Inês Rodrigues Inês Rodrigues

A política em Portugal enfrenta uma crise de valores e de ética no discurso público. Nos últimos anos, assistimos à ascensão de forças políticas que, sob o disfarce de apelos à segurança e à ordem, perpetuam uma narrativa de divisão e ódio que ameaça os alicerces da nossa democracia. As recentes declarações de André Ventura e Pedro Pinto, após a morte de Odair Moniz, provocaram uma onda de consternação na sociedade portuguesa. Este episódio não é apenas mais uma exibição de populismo ou um apelo simplista à “lei e ordem”, mas sim uma séria ameaça ao Estado de Direito e aos valores fundamentais que sustentam a nossa democracia.

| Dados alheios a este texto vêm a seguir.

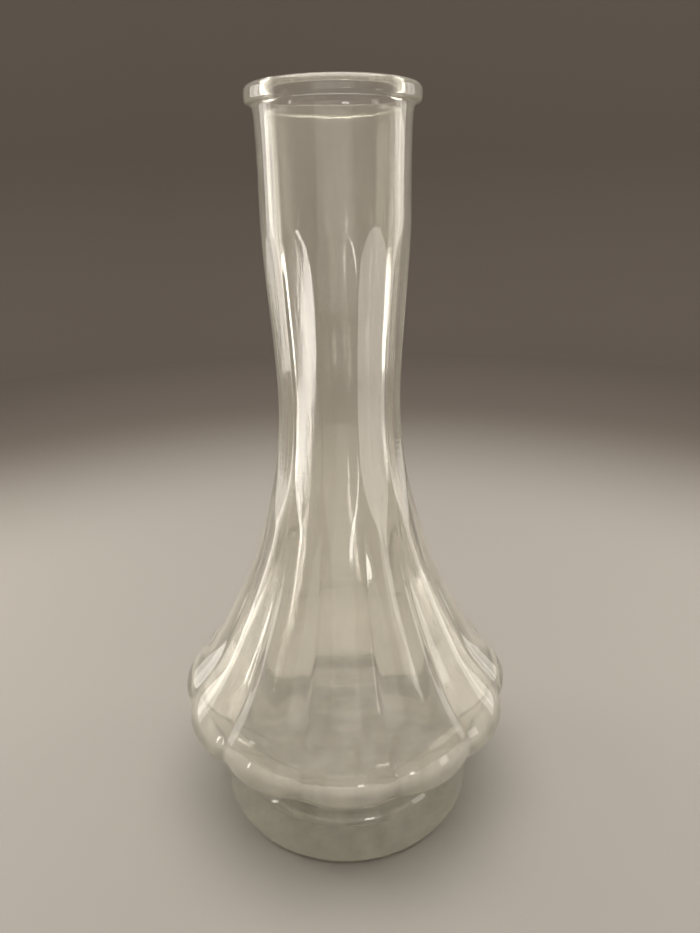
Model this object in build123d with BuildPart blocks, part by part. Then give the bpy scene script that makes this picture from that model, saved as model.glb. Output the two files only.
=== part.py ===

Ventura, num desrespeito flagrante pelas garantias legais e pela dignidade humana, aplaudiu o polícia responsável pelo tiro que ceifou a vida de Odair Moniz. Nas suas redes sociais, chegou a referir-se a Odair Moniz como um “bandido” e sugeriu que os polícias deveriam ser condecorados, isto sem se saber o que realmente tinha acontecido na noite da morte. Já Pedro Pinto, em debate na RTP3, acrescentou que, “se disparassem mais a matar, o país estaria mais na ordem”. Estas palavras demonstram um incentivo à violência que choca e divide a sociedade, criando um cenário de impunidade e legitimando uma perigosa prática de justiça pelas próprias mãos.

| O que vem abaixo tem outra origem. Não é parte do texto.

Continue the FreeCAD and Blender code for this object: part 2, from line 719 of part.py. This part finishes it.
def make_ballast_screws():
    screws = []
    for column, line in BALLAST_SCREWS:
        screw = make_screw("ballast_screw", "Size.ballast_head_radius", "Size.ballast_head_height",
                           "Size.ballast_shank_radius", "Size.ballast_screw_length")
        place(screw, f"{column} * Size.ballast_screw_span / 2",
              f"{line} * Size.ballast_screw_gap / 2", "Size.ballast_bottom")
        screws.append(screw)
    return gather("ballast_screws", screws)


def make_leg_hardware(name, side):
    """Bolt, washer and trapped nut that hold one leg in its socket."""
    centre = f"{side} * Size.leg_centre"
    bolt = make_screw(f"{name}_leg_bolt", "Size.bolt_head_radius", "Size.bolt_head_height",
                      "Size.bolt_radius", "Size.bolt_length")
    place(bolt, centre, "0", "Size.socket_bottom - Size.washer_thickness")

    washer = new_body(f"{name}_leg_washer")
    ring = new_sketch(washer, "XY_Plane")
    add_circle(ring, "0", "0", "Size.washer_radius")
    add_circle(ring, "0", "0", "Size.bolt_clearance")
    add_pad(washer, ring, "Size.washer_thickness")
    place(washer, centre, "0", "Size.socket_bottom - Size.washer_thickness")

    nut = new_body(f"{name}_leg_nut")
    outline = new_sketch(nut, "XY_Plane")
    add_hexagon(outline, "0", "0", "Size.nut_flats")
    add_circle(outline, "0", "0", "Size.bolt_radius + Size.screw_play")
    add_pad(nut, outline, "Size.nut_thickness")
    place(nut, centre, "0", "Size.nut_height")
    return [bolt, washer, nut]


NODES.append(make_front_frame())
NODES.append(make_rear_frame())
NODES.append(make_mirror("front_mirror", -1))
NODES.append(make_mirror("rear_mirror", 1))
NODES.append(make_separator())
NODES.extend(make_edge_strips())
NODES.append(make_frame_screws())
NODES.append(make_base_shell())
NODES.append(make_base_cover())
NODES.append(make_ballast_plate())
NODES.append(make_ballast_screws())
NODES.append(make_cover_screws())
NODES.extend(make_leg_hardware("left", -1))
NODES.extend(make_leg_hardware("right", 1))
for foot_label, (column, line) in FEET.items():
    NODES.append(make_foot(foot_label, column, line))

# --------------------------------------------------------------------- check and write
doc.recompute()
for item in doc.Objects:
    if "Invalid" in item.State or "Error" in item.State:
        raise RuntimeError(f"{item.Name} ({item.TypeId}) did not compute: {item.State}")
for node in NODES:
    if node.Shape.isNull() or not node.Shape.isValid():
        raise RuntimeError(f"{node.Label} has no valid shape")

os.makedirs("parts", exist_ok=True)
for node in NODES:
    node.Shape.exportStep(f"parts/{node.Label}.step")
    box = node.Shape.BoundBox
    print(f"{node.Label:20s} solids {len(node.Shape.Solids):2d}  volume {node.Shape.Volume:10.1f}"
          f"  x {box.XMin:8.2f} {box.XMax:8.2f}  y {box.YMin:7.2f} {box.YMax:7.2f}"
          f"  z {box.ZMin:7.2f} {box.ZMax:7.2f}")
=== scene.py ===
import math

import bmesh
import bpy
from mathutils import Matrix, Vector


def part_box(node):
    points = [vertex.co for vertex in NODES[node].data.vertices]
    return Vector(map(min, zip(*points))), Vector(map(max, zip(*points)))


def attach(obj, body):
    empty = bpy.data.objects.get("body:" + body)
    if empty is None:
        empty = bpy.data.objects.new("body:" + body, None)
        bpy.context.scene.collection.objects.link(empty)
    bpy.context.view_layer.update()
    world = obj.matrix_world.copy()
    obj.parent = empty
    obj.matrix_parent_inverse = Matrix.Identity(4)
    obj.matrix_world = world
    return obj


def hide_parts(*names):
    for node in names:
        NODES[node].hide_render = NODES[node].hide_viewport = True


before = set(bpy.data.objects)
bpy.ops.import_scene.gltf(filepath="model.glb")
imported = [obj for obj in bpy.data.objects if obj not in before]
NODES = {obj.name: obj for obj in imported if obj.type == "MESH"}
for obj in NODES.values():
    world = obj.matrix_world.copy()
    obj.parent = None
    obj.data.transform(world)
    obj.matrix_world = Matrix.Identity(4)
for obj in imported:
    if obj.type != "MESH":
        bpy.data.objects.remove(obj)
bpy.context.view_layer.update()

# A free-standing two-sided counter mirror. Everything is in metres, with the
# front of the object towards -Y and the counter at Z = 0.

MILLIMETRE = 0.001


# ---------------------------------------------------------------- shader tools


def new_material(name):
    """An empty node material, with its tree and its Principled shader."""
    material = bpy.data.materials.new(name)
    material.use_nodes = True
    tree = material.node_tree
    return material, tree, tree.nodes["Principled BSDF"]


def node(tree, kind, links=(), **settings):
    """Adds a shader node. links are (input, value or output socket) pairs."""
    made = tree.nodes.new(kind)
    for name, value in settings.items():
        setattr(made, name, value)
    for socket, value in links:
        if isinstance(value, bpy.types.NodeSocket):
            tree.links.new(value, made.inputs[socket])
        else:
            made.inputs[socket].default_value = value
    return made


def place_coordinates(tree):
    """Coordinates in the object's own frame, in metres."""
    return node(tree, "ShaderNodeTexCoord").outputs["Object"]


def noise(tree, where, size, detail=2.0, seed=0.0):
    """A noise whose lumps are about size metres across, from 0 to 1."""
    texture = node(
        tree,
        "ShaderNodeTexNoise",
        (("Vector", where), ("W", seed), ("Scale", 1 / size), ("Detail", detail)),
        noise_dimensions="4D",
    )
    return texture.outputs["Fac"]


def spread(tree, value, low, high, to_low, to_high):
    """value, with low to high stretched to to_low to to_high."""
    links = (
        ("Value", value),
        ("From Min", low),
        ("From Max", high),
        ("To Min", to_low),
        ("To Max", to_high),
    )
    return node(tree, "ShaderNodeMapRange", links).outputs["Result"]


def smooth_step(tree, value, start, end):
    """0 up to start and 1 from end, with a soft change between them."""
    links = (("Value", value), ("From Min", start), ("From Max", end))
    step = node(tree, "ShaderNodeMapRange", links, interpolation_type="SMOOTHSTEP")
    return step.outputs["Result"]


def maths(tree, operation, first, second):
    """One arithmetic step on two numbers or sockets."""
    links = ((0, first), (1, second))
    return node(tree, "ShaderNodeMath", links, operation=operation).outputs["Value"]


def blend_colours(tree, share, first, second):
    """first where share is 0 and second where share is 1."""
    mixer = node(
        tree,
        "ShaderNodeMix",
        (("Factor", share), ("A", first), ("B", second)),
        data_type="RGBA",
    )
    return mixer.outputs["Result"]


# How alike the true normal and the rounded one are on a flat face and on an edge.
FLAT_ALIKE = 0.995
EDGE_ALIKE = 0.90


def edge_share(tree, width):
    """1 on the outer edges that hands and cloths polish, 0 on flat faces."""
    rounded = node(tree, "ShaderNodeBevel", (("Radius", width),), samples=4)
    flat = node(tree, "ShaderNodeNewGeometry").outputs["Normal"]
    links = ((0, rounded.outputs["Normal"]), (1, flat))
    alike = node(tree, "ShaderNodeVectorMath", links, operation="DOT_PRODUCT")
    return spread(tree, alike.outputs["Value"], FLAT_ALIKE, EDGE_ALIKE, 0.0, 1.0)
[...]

Estas declarações ultrapassam a barreira da opinião pessoal e tornam-se um verdadeiro incentivo à prática de crimes. Ao sugerirem que a execução sumária é um meio de “trazer ordem”, estão a promover uma sociedade onde o direito à vida é desvalorizado e onde certos cidadãos são rotulados como menos dignos de proteção com base na cor da pele ou na sua etnia. O impacto destas ideias é profundo e atinge especialmente as comunidades marginalizadas, como a da Cova da Moura, que já enfrentam desafios diários de exclusão e preconceito.

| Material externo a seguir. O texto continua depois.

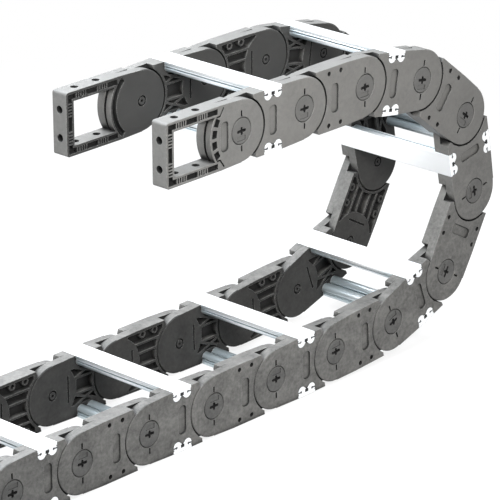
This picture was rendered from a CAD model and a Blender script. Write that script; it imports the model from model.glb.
"""Looks for a cable drag chain: moulded side plates and end brackets, hinge pins and aluminium crossbars."""

import math

import bpy
from mathutils import Matrix, Vector


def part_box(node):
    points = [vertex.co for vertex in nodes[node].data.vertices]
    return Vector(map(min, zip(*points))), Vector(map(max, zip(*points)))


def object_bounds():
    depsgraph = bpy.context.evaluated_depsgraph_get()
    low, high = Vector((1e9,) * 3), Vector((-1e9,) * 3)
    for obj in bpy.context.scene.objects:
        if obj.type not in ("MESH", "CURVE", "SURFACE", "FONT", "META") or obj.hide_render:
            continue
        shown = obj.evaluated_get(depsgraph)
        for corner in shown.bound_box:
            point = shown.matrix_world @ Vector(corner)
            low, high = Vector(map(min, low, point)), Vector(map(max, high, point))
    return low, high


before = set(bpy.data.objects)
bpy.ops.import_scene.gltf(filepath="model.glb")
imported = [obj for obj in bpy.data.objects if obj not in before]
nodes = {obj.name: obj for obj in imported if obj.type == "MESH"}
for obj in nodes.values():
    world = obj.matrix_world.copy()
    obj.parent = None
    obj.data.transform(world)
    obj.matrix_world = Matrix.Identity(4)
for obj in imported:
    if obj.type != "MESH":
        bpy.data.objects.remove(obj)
cad_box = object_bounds()


# ---------------------------------------------------------------------------
# Camera. It stands off the near corner of the moving end, looks down on the
# chain by some 20 degrees, and is far enough away for a long lens.
# ---------------------------------------------------------------------------

CAMERA_PLACE = Vector((-2.94684, -2.87686, 1.83251))
CAMERA_TURN = math.radians(-47.079)  # round the vertical, from straight in front
CAMERA_RISE = math.radians(21.217)
CAMERA_ROLL = math.radians(-0.136)
CAMERA_LENS = 232.554
SENSOR_WIDTH = 36

towards_viewer = Vector(
    (
        math.sin(CAMERA_TURN) * math.cos(CAMERA_RISE),
        -math.cos(CAMERA_TURN) * math.cos(CAMERA_RISE),
        math.sin(CAMERA_RISE),
    )
)
level_right = Vector((0, 0, 1)).cross(towards_viewer).normalized()
level_up = towards_viewer.cross(level_right)
right = math.cos(CAMERA_ROLL) * level_right + math.sin(CAMERA_ROLL) * level_up
up = math.cos(CAMERA_ROLL) * level_up - math.sin(CAMERA_ROLL) * level_right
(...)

Mas não é apenas uma questão de discurso irresponsável: é um convite explícito ao desprezo pelo Estado de Direito, que estabelece que todos, sem exceção, têm direito a um julgamento justo. Sugerir que as forças policiais deveriam agir fora das normas legais é abrir caminho a uma sociedade que tolera abusos de poder e injustiças. Estes ataques aos princípios de justiça minam diretamente a confiança da população nas instituições, polarizam a sociedade e fomentam um ambiente de desconfiança e medo, onde o racismo e a discriminação encontram terreno fértil.
Em vez de propor políticas de inclusão social, de acesso à educação e ao emprego, que reduzam a criminalidade e criem oportunidades, opta-se por estigmatizar comunidades já vulneráveis. Este é um caminho perigoso. Nos bairros como a Cova da Moura, onde a falta de oportunidades muitas vezes empurra os jovens para situações de risco, o investimento em programas de apoio e integração é a verdadeira solução para a paz e para a segurança duradoura.
Enquanto agentes políticos, é um dever levantar a voz contra esta normalização do discurso de ódio e da apologia da violência. O caso de Odair Moniz deve representar um alerta para a urgência de promover uma cultura de paz, que valorize a vida e que trabalhe para transformar, e não para estigmatizar as comunidades em risco.
A verdadeira força de uma sociedade não reside na capacidade de usar a força para impor a ordem, mas sim na capacidade de promover justiça e igualdade para todos. Estamos aqui para lutar pela construção de um país onde todos possam viver sem medo, sem ódio e com o respeito que merecem.